While Scottish and Welsh optoelectronics efforts place academia in the fore, Lehigh Valley focuses primarily on industry and government support. A cluster of companies are now coming into Lehigh Valley to tap the resources of a trained, willing, and able work force. Incentives, tax credits, training programs, and low-interest loans are available for the taking. PPL Economic Development, a branch of PPL Electric Utilities, works closely with companies looking at Lehigh Valley, as does local and state government and the area's economic development agency. Academia, however, is solidly behind the effort. Lehigh University has received a $1-million planning grant for the Center for Optical Technologies. The center will focus on developing optical technologies and applications in partnership with industry leaders, regional startup companies, other Pennsylvania colleges and universities, and Ben Franklin Technology Partners.

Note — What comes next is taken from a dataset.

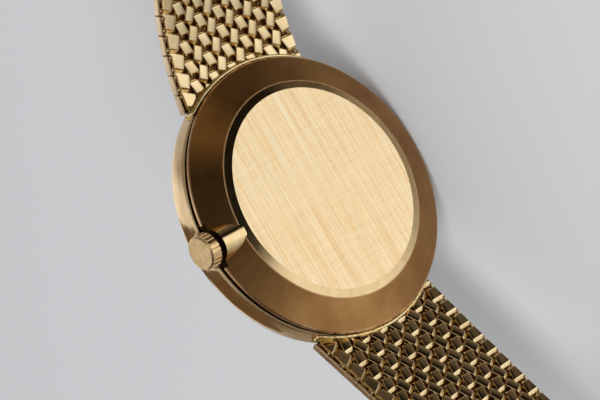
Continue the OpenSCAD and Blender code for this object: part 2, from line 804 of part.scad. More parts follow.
module place(h, s) {
    p = path_point(h, s);
    translate([p[0], p[1], 0]) rotate([0, 0, path_angle(h, s)]) children();
}

// Side view of a brick: flat top at y_top, its two upper edges chamfered
module brick_side(l, y_top, y_low) {
    c = brick_chamfer;
    polygon([[-l / 2 + c, y_top], [l / 2 - c, y_top], [l / 2, y_top - c],
        [l / 2, y_low], [-l / 2, y_low], [-l / 2, y_top - c]]);
}

// Brick of column j centred at s; odd and even columns lean opposite ways
module brick(h, s, j) {
    w = brick_w(s);
    side = j % 2 == 1 ? 1 : -1;
    place(h, s) translate([0, 0, column_z(j, s)]) rotate([0, side * lean_at(s), 0])
        translate([0, 0, -w / 2]) linear_extrude(w) brick_side(brick_l(s), 0, -brick_t);
    if (j == 0 || j == columns - 1) edge_block(h, s, j == 0 ? -1 : 1);
}

// Square outer end, side rail and pin head of an edge brick
module edge_block(h, s, side) {
    e = half_width(s);
    top_w = e - rail_w + 0.02 - abs(column_z(0, s));
    top_l = row_pitch - 0.55;
    place(h, s) mirror([0, 0, side < 0 ? 1 : 0]) {
        translate([0, 0, e - rail_w + 0.02 - top_w]) linear_extrude(top_w)
            brick_side(top_l, 0, -brick_t);
        translate([0, 0, e - rail_w]) linear_extrude(rail_w)
            brick_side(row_pitch - 0.12, -rail_drop, -brick_t);
        translate([top_l / 2 + 0.02, -0.3, e - rail_w - 0.12]) sphere(r = 0.2, $fn = 24);
    }
}

module cross_pin(h, k, grow = 0, reach = 0) {
    s = pin_s(h, k);
    l = 2 * (half_width(s) - 0.15 + reach);
    place(h, s) translate([0, -brick_t / 2, -l / 2]) cylinder(r = pin_r + grow, h = l, $fn = 32);
}

// Rows k0 to k1 of the odd columns and the even columns half a row before each
module weave(h, k0, k1) {
    for (k = [k0:k1]) {
        for (j = [1:2:columns - 1]) brick(h, h[0] + k * row_pitch, j);
        for (j = [0:2:columns - 2]) brick(h, h[0] + (k - 0.5) * row_pitch, j);
        cross_pin(h, k - 0.5);
        cross_pin(h, k);
    }
}

// Link group i of a half; it turns on the last pin of the group before it
module link_group(h, i) {
    k0 = (i - 1) * rows_per_group;
    color(gold) difference() {
        weave(h, k0 + 1, k0 + rows_per_group);
        cross_pin(h, k0, run, 1);
    }
}

// First rows, cut to the round of the case and fixed to it, without the bricks that it hides
module end_row(h) {
    color(gold) difference() {
        union() {
            for (j = [0:columns - 1], k = [-1, 0]) {
                s = h[0] + (k - (j % 2 == 0 ? 0.5 : 0)) * row_pitch;
                if (norm([path_point(h, s)[0], column_z(j, s)]) > trim_r - 0.75) brick(h, s, j);
            }
            for (k = [-1.5:0.5:0]) cross_pin(h, k);
        }
        translate([0, 5, 0]) rotate([90, 0, 0]) cylinder(r = trim_r, h = 20, $fn = 128);
    }
}

module upper_side() {
    mirror([1, 0, 0]) children();
}

// Clasp, in the frame of the last pin of a half
last_k = groups * rows_per_group;
clasp_w = half_width(pin_s(upper, last_k));
clasp_wall = 0.5;
blade_pin_x = clasp_l - 1.4;
blade_t = 0.4;
knuckle_r = pin_r + 0.13;

module even_row(h) {
    for (j = [0:2:columns - 2]) brick(h, h[0] + (last_k + 0.5) * row_pitch, j);
}
module clasp_cover() {
    color(gold) upper_side() difference() {
        union() {
            even_row(upper);
            place(upper, pin_s(upper, last_k)) {
                difference() {
                    translate([1, -brick_t, -clasp_w]) cube([clasp_l - 1, clasp_wall, 2 * clasp_w]);
                    translate([blade_pin_x, -brick_t / 2, -clasp_w + clasp_wall])
                        cylinder(r = knuckle_r + 0.08, h = 2 * (clasp_w - clasp_wall), $fn = 48);
                }
                for (q = [-clasp_w, clasp_w - clasp_wall])
                    translate([1, -brick_t, q]) cube([clasp_l - 1, brick_t, clasp_wall]);
                translate([blade_pin_x, -brick_t / 2, -clasp_w + 0.1])
                    cylinder(r = pin_r, h = 2 * clasp_w - 0.2, $fn = 32);
            }
        }
        cross_pin(upper, last_k, run, 1);
    }
}
module clasp_blade() {
    l = blade_pin_x - 3;
    w = clasp_w - clasp_wall - 0.15;
    color(gold) upper_side() place(upper, pin_s(upper, last_k)) difference() {
        union() {
            translate([blade_pin_x - l, -brick_t / 2 - 0.1, -w * 0.7]) cube([l, blade_t, w * 1.4]);
            translate([blade_pin_x, -brick_t / 2, -w]) cylinder(r = knuckle_r, h = 2 * w, $fn = 32);
            translate([blade_pin_x - l, -brick_t / 2 - 0.1, -w * 0.3]) cube([0.5, 1, w * 0.6]);
        }
        translate([blade_pin_x, -brick_t / 2, -w - 1])
            cylinder(r = pin_r + run, h = 2 * w + 2, $fn = 32);
    }
}
module catch_bar() {
    w = half_width(pin_s(lower, last_k));
    color(gold) difference() {
        union() {
            even_row(lower);
            place(lower, pin_s(lower, last_k)) {
                for (q = [-w, w - 0.6]) translate([1, -brick_t + 0.2, q]) cube([4, brick_t - 0.4, 0.6]);
                translate([1, -brick_t + 0.2, -w]) cube([0.5, brick_t - 0.4, 2 * w]);
                translate([4.4, -brick_t / 2, -w + 0.1]) cylinder(r = 0.5, h = 2 * w - 0.2, $fn = 32);
            }
        }
        cross_pin(lower, last_k, run, 1);
    }
}

middle_case();
case_back();
back_gasket();
bezel();
crystal();
dial();
hour_markers();
hour_hand();
minute_hand();
movement_ring();
main_plate();
barrel_bridge();
train_bridge();
pallet_bridge();
balance_cock();
barrel();
ratchet_wheel();
crown_wheel();
click();
centre_wheel();
cannon_pinion();
minute_wheel();
hour_wheel();
third_wheel();
fourth_wheel();
escape_wheel();
pallet_fork();
balance_wheel();
hairspring();
jewels();
bridge_screws();
casing_screws();
crown_tube();
stem();
crown();
crown_gasket();
winding_pinion();
setting_lever();
upper_side() end_row(upper);  // upper_end_row
end_row(lower);  // lower_end_row
for (i = [1:groups]) upper_side() link_group(upper, i);
for (i = [1:groups]) link_group(lower, i);
clasp_cover();
clasp_blade();
catch_bar();
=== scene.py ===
import math
import random
from collections import namedtuple

import bmesh
import bpy
from mathutils import Matrix, Vector


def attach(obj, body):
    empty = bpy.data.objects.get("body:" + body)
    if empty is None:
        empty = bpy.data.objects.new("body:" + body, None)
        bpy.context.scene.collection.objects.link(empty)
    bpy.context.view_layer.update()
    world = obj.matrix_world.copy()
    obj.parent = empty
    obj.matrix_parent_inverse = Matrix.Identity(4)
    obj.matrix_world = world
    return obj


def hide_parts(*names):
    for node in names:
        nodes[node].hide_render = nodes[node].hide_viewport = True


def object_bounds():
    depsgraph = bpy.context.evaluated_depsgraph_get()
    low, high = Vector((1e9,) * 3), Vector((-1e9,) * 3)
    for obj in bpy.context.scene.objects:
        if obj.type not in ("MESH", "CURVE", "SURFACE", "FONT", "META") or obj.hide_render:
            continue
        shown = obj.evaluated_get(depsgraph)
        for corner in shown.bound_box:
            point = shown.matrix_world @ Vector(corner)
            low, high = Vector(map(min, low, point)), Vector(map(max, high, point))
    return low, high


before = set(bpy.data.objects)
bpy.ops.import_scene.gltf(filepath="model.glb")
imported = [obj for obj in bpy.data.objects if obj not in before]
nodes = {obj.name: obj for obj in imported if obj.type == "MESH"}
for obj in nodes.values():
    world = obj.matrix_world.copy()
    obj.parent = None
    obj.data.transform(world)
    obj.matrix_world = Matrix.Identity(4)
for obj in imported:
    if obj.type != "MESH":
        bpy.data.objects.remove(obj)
cad_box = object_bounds()
MM = 0.001
random.seed(7)

# The photograph's camera, in the watch's frame: right, up and towards the viewer, then its place in
# millimetres, its lens and the width of its sensor
RIGHT = Vector((0.4969, 0.5305, -0.6867))
UP = Vector((-0.8668, 0.3409, -0.3638))
TOWARDS = Vector((0.0411, 0.7761, 0.6293))
CAMERA_AT = Vector((14.27, 269.77, 222.55))
LENS = 194.75
SENSOR_W = 36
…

According to Frank Mikus, economic director at PPL Electric utilities, "The valley has changed dramatically; infrastructure and highways have improved. Old industries employing 5,000-10,000 people are gone. Today, there are varied industries and many industrial parks creating a more diverse and vibrant environment. Within an hour or two of the area are New York City, the Jersey Shore, the Pocono Mountains, and Philadelphia, rendering a quality-of-life spectrum that is very broad."
Evidence is available that the area can attract money even in difficult times. Recent company venture funding includes $2 million in debt and equity for CENiX. T-Networks secured $12.5 million, Agility $83 million, and Circadiant Systems more than $10 million-a portion of the hundreds of millions of dollars that optoelectronics companies, new to Lehigh Valley, have received.